── Exercise materials ──

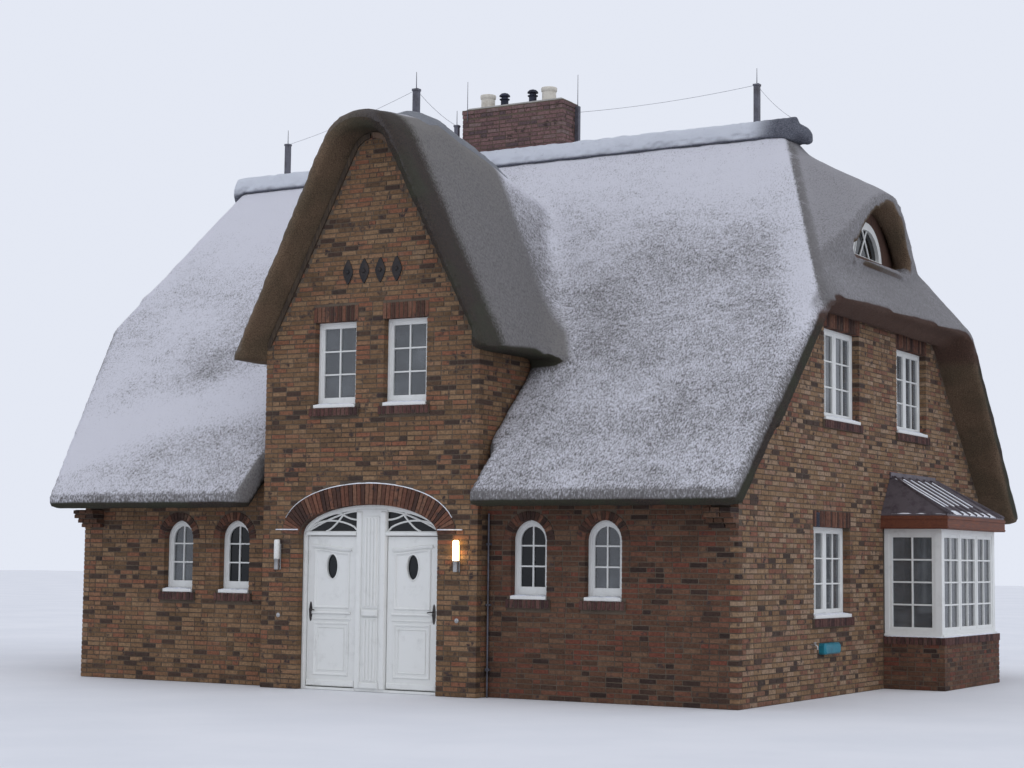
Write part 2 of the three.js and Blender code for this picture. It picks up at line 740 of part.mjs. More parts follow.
function lightningLeft() {
  const zc = RIDGE_Z + CAP.rise;
  const a = [-5390, RIDGE_Y, zc + 475];
  const b = [BAY_C, 800, BAY_RIDGE_Z + 470];
  const c = [CH.x0 - 60, RIDGE_Y - 60, zc + 435];
  let unit = lightningPost(a[0], a[1], zc - 300, a[2] + 20, 200);
  unit = unit.add(lightningPost(b[0], b[1], BAY_RIDGE_Z - 200, b[2] + 20, 280));
  unit = unit.add(lightningPost(c[0], c[1], zc - 300, c[2] + 20, 260));
  unit = unit.add(rodBetween(a, b, 7)).add(rodBetween(b, c, 7));
  unit = unit.subtract(mainCapRaw(RIDGE_X_LEFT - 60, CH.x0, GAP)).subtract(bayCapRaw(GAP));
  return unit.subtract(bayOuter(GAP)).subtract(mainOuter(GAP));
}

function lightningRight() {
  const zc = RIDGE_Z + CAP.rise;
  const a = [3440, RIDGE_Y, zc + 455];
  const yc = (CH.y0 + CH.y1) / 2;
  const b = [CH.x1 + 60, yc, CH.z1 - 90];
  let unit = lightningPost(a[0], a[1], zc - 300, a[2] + 20, 260);
  unit = unit.add(rodBetween(a, b, 7));
  unit = unit.add(box(CH.x1 + 40 + GAP, CH.x1 + 80, yc - 40, yc + 40, CH.z1 - 160, CH.z1 - 20));
  return unit.subtract(mainCapRaw(CH.x0, RIDGE_X_RIGHT + 130, GAP)).subtract(mainOuter(GAP));
}

function wallLamp(side) {
  const x = BAY_C + side * 1470;
  const y = -BAY_OUT;
  const plate = box(x - 35, x + 35, y - 30 - GAP, y - GAP, 1640, 2040);
  const tube = cylinderZ(x, y - 72, 1610, 2070, 48, 48, 20);
  return plate.add(tube);
}

function eyebrowWindow(side) {
  const { line } = browSide(side);
  const x = line.at(BROW.z0) - side * BROW.wallIn;
  const a = Math.min(x, x - side * 60);
  const half = BROW.half - 2 * GAP;
  const wall = prismX(browArch(half, BROW.z0 + 21, BROW.top - GAP, 20), a, a + 60);
  const light = prismX(browArch(480, BROW.z0 + 200, BROW.z0 + 720, 16), a - 10, a + 70);
  const pane = prismX(browArch(490, BROW.z0 + 190, BROW.z0 + 730, 16), a + 24, a + 36);
  return wall.subtract(light).add(pane);
}

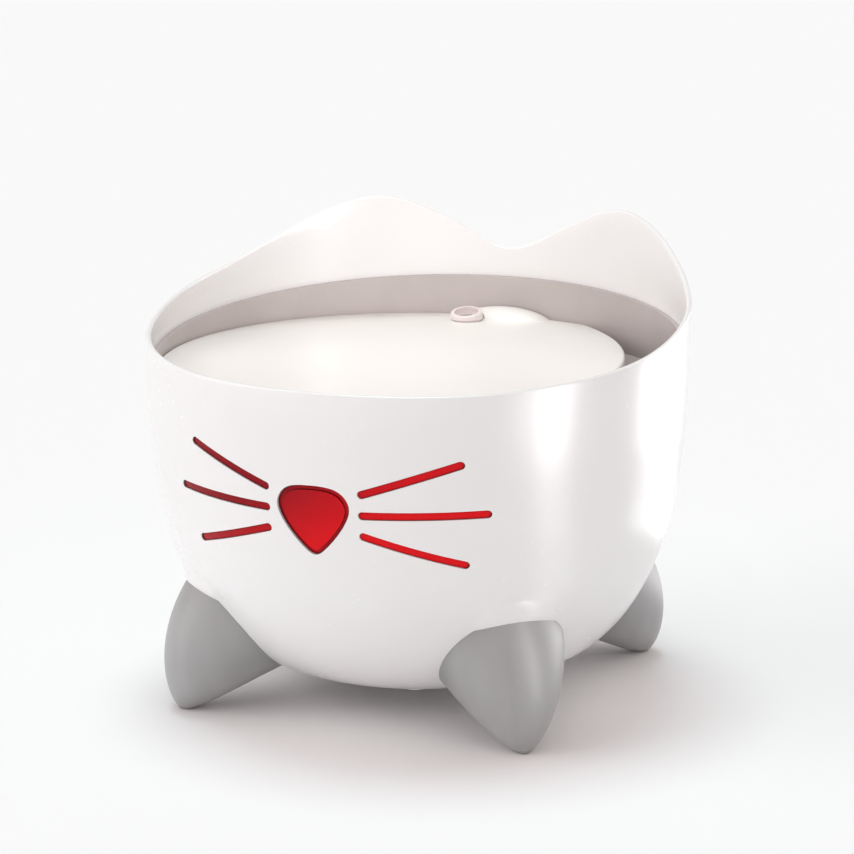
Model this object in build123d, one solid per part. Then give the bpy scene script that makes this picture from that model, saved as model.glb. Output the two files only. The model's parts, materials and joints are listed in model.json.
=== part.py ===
from build123d import *
import os
from math import asin, atan2, cos, degrees, pi, radians, sin, sqrt

# A pet drinking fountain: a bowl-shaped casing on four cone feet, with an eared splash guard, a lit
# nose and whiskers, an inner tub, a submersible pump, a round filter and a lift-off drinking dish.
# Millimetres. +Z is up, z = 0 is the table, and the Z axis is the bowl's axis. The face looks to -Y.
# A bearing is an angle in degrees about Z, from the face towards +X.

os.makedirs("parts", exist_ok=True)

# ---- Casing ----
BOWL_R = 122.5  # widest outside radius
BOWL_POLE_Z = 10.3  # where the belly curve would meet the axis
WIDE_ABOVE_RIM = 4.8  # height over the front rim at which the wall turns vertical
BELLY_RISE = 2.42  # exponents of the belly curve
BELLY_ROUND = 4.06
BASE_FLAT_R = 54.0  # flat underside
WALL = 2.4
RIM_ROUND = 1.0

# ---- Rim: height at the face, at the ear tips and between the ears at the back ----
RIM_FRONT_Z = 160.0
EAR_H = 46.6
EAR_BEARING = 149.0
NAPE_H = 22.2
EAR_TOP_Z = RIM_FRONT_Z + EAR_H
NAPE_Z = RIM_FRONT_Z + NAPE_H
BOWL_WIDE_Z = RIM_FRONT_Z + WIDE_ABOVE_RIM
# bearing and share of the rise from the front rim to the ear tip, then of the fall to the nape
RIM_RISE = [(40, 0.01), (52, 0.04), (64, 0.08), (76, 0.146), (88, 0.24), (100, 0.343),
            (110, 0.427), (118, 0.54), (126, 0.678), (134, 0.833), (142, 0.953)]
RIM_FALL = [(156, 0.889), (163, 0.64), (170, 0.336), (175, 0.107)]

# ---- Feet ----
LEG_BEARINGS = {"front_right": 45, "rear_right": 132, "rear_left": -132, "front_left": -45}
LEG_INSET = 7.2
LEG_TIP_R = BOWL_R - LEG_INSET  # where the foot's centre line starts
LEG_TIP_Z = -0.8  # the table's plane cuts the tip flat
LEG_LEAN = 20.2  # lean from upright at the tip, inwards
LEG_BEND = 0.584  # degrees that the lean grows for each mm
LEG_GIRTH = 33.2  # largest radius
LEG_BLUNT = 0.72  # lower is blunter
LEG_LENGTH = 80.0  # of the envelope, most of it inside the bowl
LEG_SECTIONS = [0.5, 2.2, 5, 10, 20, 34, 50, 66]
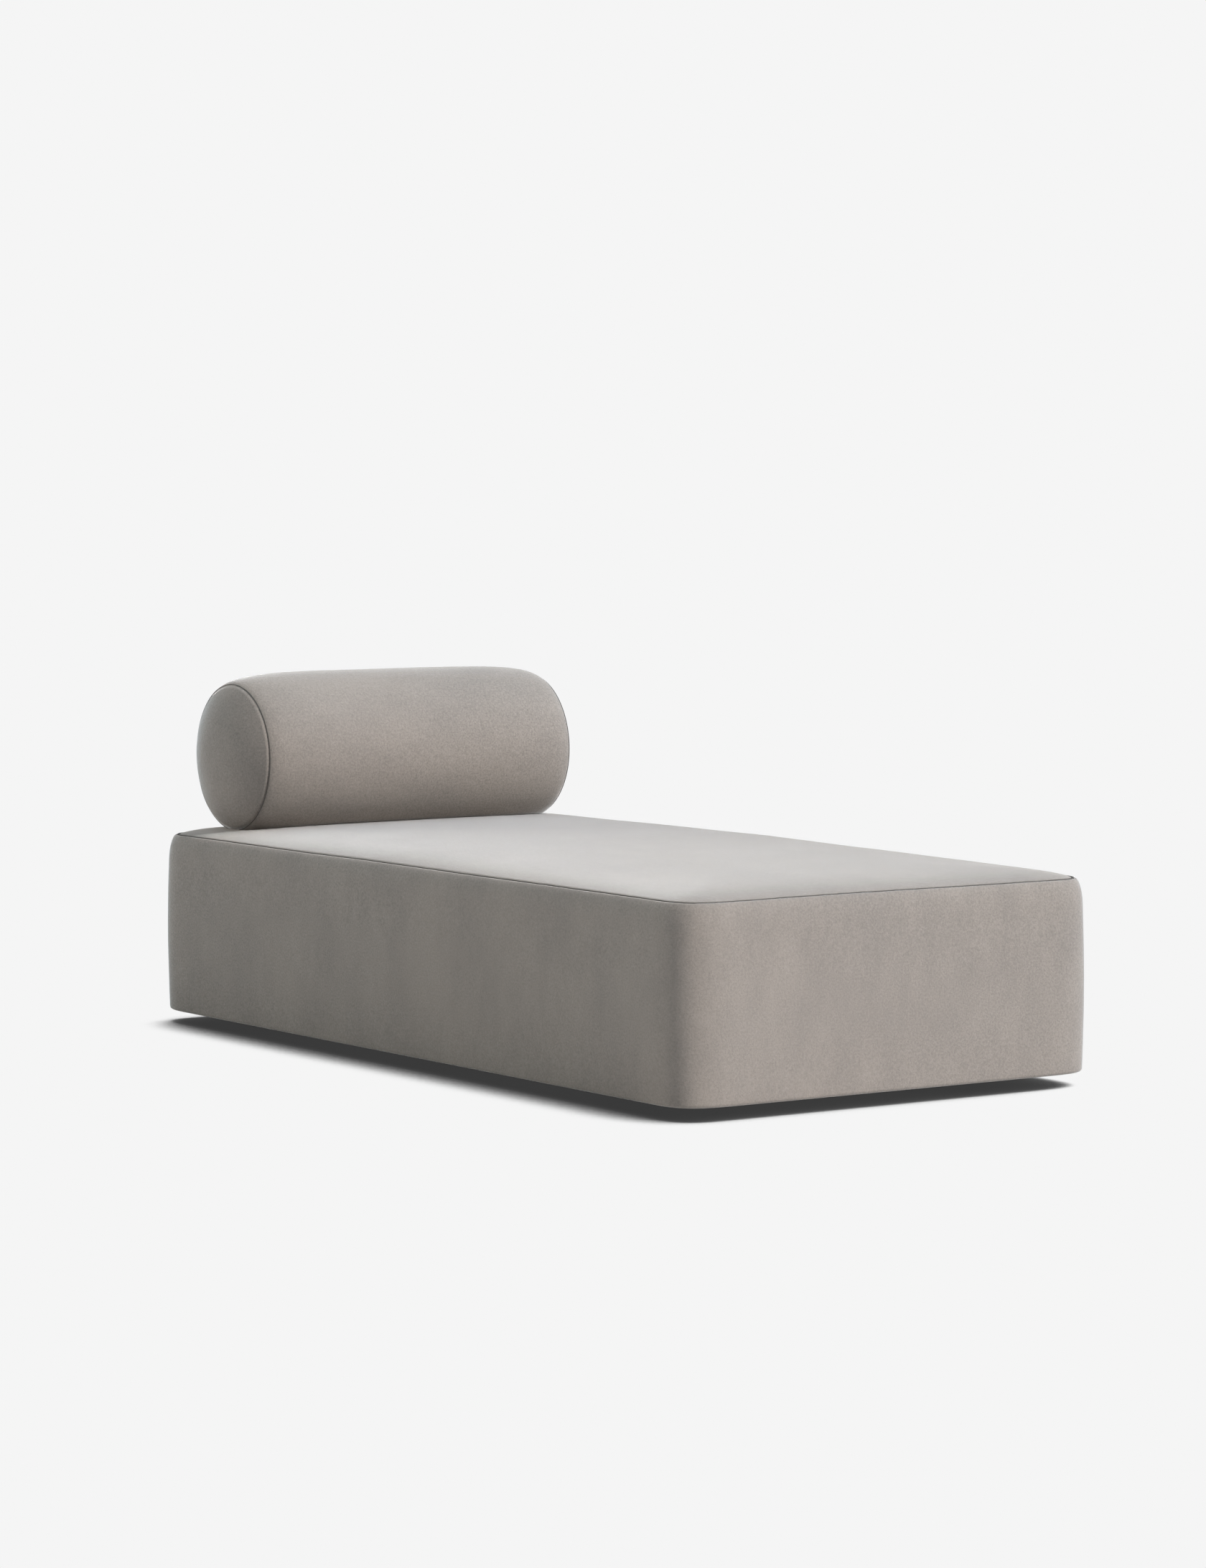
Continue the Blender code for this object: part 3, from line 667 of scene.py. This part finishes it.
def zip_teeth():
    """Teeth that mesh from both sides, between two low cords."""
    out = Vector((math.cos(ZIP_ANGLE), 0, math.sin(ZIP_ANGLE)))
    across = Vector((-out.z, 0, out.x))
    along = Vector((0, 1, 0))
    bm = bmesh.new()

    def block(centre, half):
        """A box from its middle and its half sizes across, along and out."""
        corners = []
        for i in (-1, 1):
            for j in (-1, 1):
                for k in (-1, 1):
                    corner = centre + across * half[0] * i + along * half[1] * j + out * half[2] * k
                    corners.append(bm.verts.new(corner))
        for face in ((0, 1, 3, 2), (4, 6, 7, 5), (0, 4, 5, 1), (2, 3, 7, 6), (0, 2, 6, 4), (1, 5, 7, 3)):
            bm.faces.new([corners[i] for i in face])

    count = int(2 * (ZIP_HALF - ZIP_END) / TOOTH_PITCH)
    for number in range(count):
        side = 1 if number % 2 else -1
        y = -ZIP_HALF + ZIP_END + TOOTH_PITCH * (number + 0.5)
        block(ZIP_CENTRE + across * side * TOOTH_ASIDE + along * y, TOOTH_HALF)
    for side in (-1, 1):
        middle = ZIP_CENTRE + across * side * CORD_ASIDE - out * CORD_SUNK
        block(middle, (0.00028, ZIP_HALF - 0.0005, 0.0002))
    obj = add_mesh("zip_teeth", bm, finishes["zip_metal"], 20)
    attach(obj, "bolster")
    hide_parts("zip_chain")


zip_teeth()

# ---------------------------------------------------------------- floor

BACKDROP = 0.913
FLOOR_GREY = (0.66, 0.66, 0.66)

# The painted contact shade under the bed: the floor glows for the eye, dimmed by how open it is above
# each point.
# It is darkest up to DEEP_OPEN, a little lighter up to EDGE_OPEN, and then quickly the backdrop's own
# brightness.
SHADE_REACH = 0.18
SHADE_LEAN = Vector((0.0, 0.60, 0.80)).normalized()
SHADE_SAMPLES = 16
DEEP_OPEN, EDGE_OPEN, CLEAR_OPEN = 0.15, 0.41, 0.63
DEEP_SHADE, EDGE_SHADE = 0.038, 0.085


def floor_material():
    """Lit like plain grey, but to the eye a glowing even pale ground with a painted shade under the bed.
    """
    n = Nodes("pale_floor_painted_shade", FLOOR_GREY, 1.0)
    n.shader.inputs["Specular IOR Level"].default_value = 0.0
    shade = n.add("ShaderNodeAmbientOcclusion", Distance=SHADE_REACH)
    shade.samples = SHADE_SAMPLES
    lean = n.add("ShaderNodeCombineXYZ", X=SHADE_LEAN.x, Y=SHADE_LEAN.y, Z=SHADE_LEAN.z)
    n.link(lean.outputs["Vector"], shade.inputs["Normal"])
    openness = shade.outputs["AO"]
    deep = n.ramp(openness, DEEP_SHADE, EDGE_SHADE, DEEP_OPEN, EDGE_OPEN)
    clear = n.ramp(openness, 0.0, BACKDROP - EDGE_SHADE, EDGE_OPEN, CLEAR_OPEN)
    # The glow the eye sees: an even pale ground, with the painted shade under the bed.
    painted_ground_and_shade = n.add("ShaderNodeEmission")
    n.link(n.math("ADD", deep, clear), painted_ground_and_shade.inputs["Strength"])
    eye_ray = n.add("ShaderNodeLightPath")
    both = n.add("ShaderNodeMixShader")
    n.link(eye_ray.outputs["Is Camera Ray"], both.inputs["Fac"])
    n.link(n.shader.outputs["BSDF"], both.inputs[1])
    n.link(painted_ground_and_shade.outputs["Emission"], both.inputs[2])
    n.link(both.outputs["Shader"], n.tree.nodes["Material Output"].inputs["Surface"])
    return n.material


floor_mesh = bmesh.new()
bmesh.ops.create_grid(floor_mesh, x_segments=1, y_segments=1, size=90)
floor = add_mesh("floor", floor_mesh, floor_material())

# ---------------------------------------------------------------- light

AMBIENT = (0.060, 0.022, 0.0)
GLOW = (1.29, 1.31, 1.36)
GLOW_FROM = Vector((-0.826, 0.564, 0.10)).normalized()
GLOW_START = 0.2

scene = bpy.context.scene
scene.view_settings.view_transform = "Standard"


def studio_world():
    """An even pale backdrop to the eye, and a broad glow from behind the bed to everything else."""
    world = bpy.data.worlds.new("studio")
    world.use_nodes = True
    tree = world.node_tree
    surround = tree.nodes["Background"]
    direction = tree.nodes.new("ShaderNodeTexCoord")
    facing = tree.nodes.new("ShaderNodeVectorMath")
    facing.operation = "DOT_PRODUCT"
    facing.inputs[1].default_value = GLOW_FROM
    tree.links.new(direction.outputs["Generated"], facing.inputs[0])
    spread = tree.nodes.new("ShaderNodeMapRange")
    spread.interpolation_type = "SMOOTHSTEP"
    spread.inputs["From Min"].default_value = GLOW_START
    tree.links.new(facing.outputs["Value"], spread.inputs["Value"])
    glow = tree.nodes.new("ShaderNodeMix")
    glow.data_type = "RGBA"
    tree.links.new(spread.outputs["Result"], glow.inputs["Factor"])
    away, towards = [socket for socket in glow.inputs if socket.type == "RGBA"]
    away.default_value = (*AMBIENT, 1)
    towards.default_value = (*(a + b for a, b in zip(AMBIENT, GLOW)), 1)
    mixed = next(socket for socket in glow.outputs if socket.type == "RGBA")
    tree.links.new(mixed, surround.inputs["Color"])
    backdrop = tree.nodes.new("ShaderNodeBackground")
    backdrop.inputs["Color"].default_value = (BACKDROP, BACKDROP, BACKDROP, 1)
    eye_ray = tree.nodes.new("ShaderNodeLightPath")
    both = tree.nodes.new("ShaderNodeMixShader")
    tree.links.new(eye_ray.outputs["Is Camera Ray"], both.inputs["Fac"])
    tree.links.new(surround.outputs["Background"], both.inputs[1])
    tree.links.new(backdrop.outputs["Background"], both.inputs[2])
    tree.links.new(both.outputs["Shader"], tree.nodes["World Output"].inputs["Surface"])
    return world


def add_sun(name, energy, colour, towards, spread):
    """A soft light from far away. towards points from the bed to the light, spread is in degrees."""
    light = bpy.data.lights.new(name, "SUN")
    light.energy = energy
    light.color = colour
    light.angle = math.radians(spread)
    obj = bpy.data.objects.new(name, light)
    obj.rotation_euler = Vector(towards).to_track_quat("Z", "Y").to_euler()
    scene.collection.objects.link(obj)


scene.world = studio_world()
add_sun("key", 1.75, (0.992, 1.0, 0.976), (1.0, 0.44, 0.40), 6)
add_sun("key_high", 1.96, (1.0, 0.876, 0.846), (1.0, 0.44, 1.20), 8)
add_sun("overhead", 1.73, (0.616, 0.869, 1.0), (0, 0, 1), 60)
add_sun("fill", 1.16, (1.0, 0.985, 0.904), (-1.0, -0.6, 0.4), 40)
add_sun("back", 1.90, (0.721, 0.842, 1.0), (0.2, 1.0, 0.4), 40)

# ---------------------------------------------------------------- camera

CAMERA_LENS = 111.79
CAMERA_PLACE = (8.2783, -5.6488, 1.2657)
CAMERA_TURN = math.radians(55.683)
CAMERA_DIP = math.radians(4.062)

camera = bpy.data.cameras.new("camera")
camera.lens = CAMERA_LENS
camera.sensor_width = 36
camera.clip_end = 300
look = Vector((-math.sin(CAMERA_TURN), math.cos(CAMERA_TURN), 0)) * math.cos(CAMERA_DIP)
look.z = -math.sin(CAMERA_DIP)
eye = bpy.data.objects.new("camera", camera)
eye.location = CAMERA_PLACE
eye.rotation_euler = look.to_track_quat("-Z", "Y").to_euler()
scene.collection.objects.link(eye)
scene.camera = eye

───

Write only the number of lines in the records that include the word "finishes".

§ Full output
2